Now let's look at U.S. Grant. Grant was an abject failure in the beginning of his military career. Graduating far down in his class at West Point, Grant seemed to be good at only one thing; horsemanship and drinking. It would be the drinking that would eventually drive Grant from the Army. While Grant served in the Mexican War he was pretty much relegated to supply officer duties and did little to distinguish himself. After the war Grant was sent out west and became so bored he nearly drank himself to death.
After leaving the Army Grant had all kinds of sky high aspirations. Yet, he failed in business, failed in real estate and kept his family mired in poverty. When the Civil War broke out Grant was a failing leather apprentice, working for his father.
So when war broke out it was almost a Godsend for Grant. Securing a Colonel's commission, Grant helped to round up local recruits for the union, then was granted command of a unit...his bosses always reluctant to give him much to do, his penchant for drunkenness well known throughout the ranks.
Of course it was Vicksburg where Grant won redemption. And it was Grant's perfect willingness to "churn flesh" that won him victories. While Grant was not heartless, his lack of strategic brilliance forced him to employ concentration of strength to win victories...the Union seemingly always commanding overwhelming battlefield numbers supremacy. Contrast Grant's "flesh churning" with other Union generals. McDowell failed because he wouldn't fight, reluctant to endure "any loss". And those generals who succeeded McDowell were equally reluctant to accept massive loss. Grant had no such concern, as evidenced by his dispatching 7,000 Union boys to their death in 20 minutes at Cold Harbor. Twenty years later even Grant would admit that being a mistake.
So read your Civil War history. It's pretty clear that Robert E. Lee could "out general" Grant seven days a week...Lee's only failure those disastrous charges at Gettysburg and the South's inability to feed and equip their Johnny Rebs.
So does Grant deserve being called one of our greatest generals, given the self-butchering of his own troops? Could the Union have won that war with better strategy and less "sausage-factory" battle tactics? While Grant was a good man, he had his share of military shortcomings and leaves a lot to ponder on superior leadership. And, had it not been for Sherman, we might still be fighting that old war.

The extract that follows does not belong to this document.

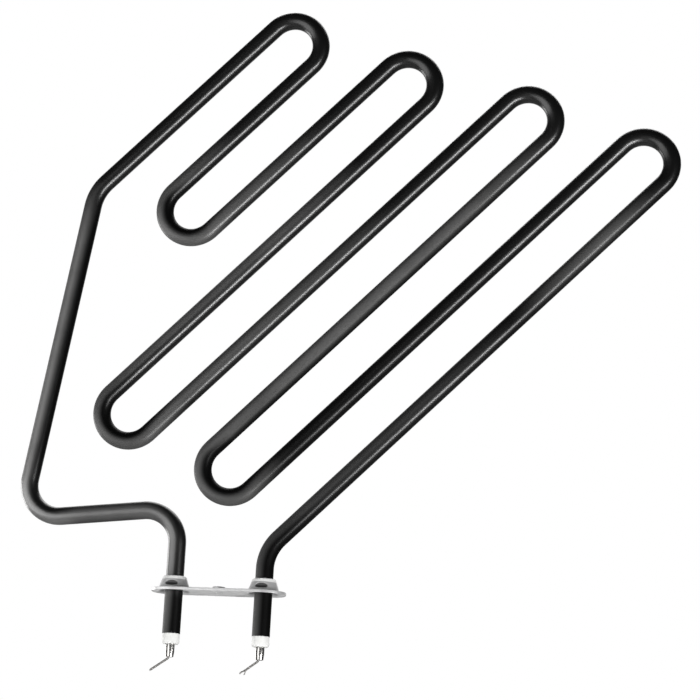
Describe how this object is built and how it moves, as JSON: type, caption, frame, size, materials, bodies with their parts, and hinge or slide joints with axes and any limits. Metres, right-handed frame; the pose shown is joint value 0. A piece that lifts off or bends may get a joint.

Let's look at Eisenhower. How many of you realize that, when World War II broke out in Europe, Eisenhower was still a Lt. Colonel paper pusher in the U.S. Army? At war's beginning Eisenhower had spent most of his career as a staff officer for higher-ups, including Chief of Staff for MacArthur in the Philippines. Dwight D. kept getting shuffled between various Chief of Staff duties and manning a desk in war plans for nearly his entire career. While serving in those posts, (Eisenhower never commanded a unit on the battlefront) Eisenhower sharpened his skills as a "diplomat"...smoothing the feathers of politicians and the general staff. And that was fortuitous when America needed both a general and diplomat to cobble together cooperation between the allies battling Hitler and the Axis.
Did Eisenhower's leadership win that war? Well, I'd give far greater credit to America's miraculous war production. Could we have lost fewer men at Normandy if we had listened to Churchill and massed our forces and driven up the Italian boot? How quickly might we have reached Berlin if Ike had given Patton more rope and given him more fighting room? While those questions might never be answered satisfactorily, it is my belief that Ike made a massive mistake in not listening to Churchill when he advised not to let the Russians into Berlin. Consider the forty years of Cold War that followed that ill-fated decision. And, even after the war, it is my opinion that Ike failed again in accepting that Korean truce a few years later. We are still dealing with problems from that decision.
So were Washington, Grant and Eisenhower great generals? Well, while I am more than willing to acknowledge the greatness of each man, it is my belief that these three dudes were three of the luckiest bastards on the planet...the times and circumstances perfectly aligned to raise them to greatness. All three men had fatal flaws...Washington's talent for losing on the battlefield, Grant's willingness to "churn flesh" and Eisenhower's near fatal bad decisions that led to decades of woe to follow.
As a retired grunt myself, if I had to choose any general to lead the fight, I believe I'd choose old crazy George Patton. He was a brilliant tactician and a poor politician but he'd be the guy I'd most enthusiastically follow if I wanted to win and win quickly.
Would love to hear the thoughts of my fellow readers.